Walker, the boys' father, who has an irritating habit of filming absolutely everything Hanson do on his camcorder, expresses concern about, as he so delicately puts it, Isaac's "teenage marks" (ie. spots), and the make-up artist duly buffs him up with "skin-colored" foundation (ie. bright yellow).
As today is October 31, Halloween, MTV is celebrating by screeing The Scariest Videos Of All Time, of which Firestarter is one of many, alongside Ozzy Osbourne, Tool, Nine Inch Nails, and -- moments before the band head for the roof -- Hanson's own MMMBop, introduced by the monster-attired VJ as "definitely the scariest video ever."
Isaac, Taylor and Zac's jaws visibly drop. The eldest laughs uncertainly, the 14-year-old shrug it off with his typical sang-froid, while the little 'un looks discernibly shocked.

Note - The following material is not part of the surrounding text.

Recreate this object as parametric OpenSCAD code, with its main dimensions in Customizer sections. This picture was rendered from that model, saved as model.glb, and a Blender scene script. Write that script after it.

"They're kidding, right?" he asks.
As our time with Hanson draws to its close, Q wonders aloud about the strain that must inevitably come from spending so much time glued together. With Dad always at hand, and the rest of their entourage just over their shoulder, doesn't it ever get a little too much? Do they never -- like "ordinary" children of their age -- crave a little independence, some time alone?
"We get time time on our own whenever we want," says Taylor, who looks like he's become possessed with the spirit of Zac. "Watch!"
He rushes across the suite, squeezes himself behind the TV in the corner of the room and slips behind the curtains, pressed tightly against the window that overlooks the city below.
"You can't see me, can you?" he says. "See, I'm now having time alone!"
He remains there for the next 15 minutes, and whatever he's doing, he does it very quietly.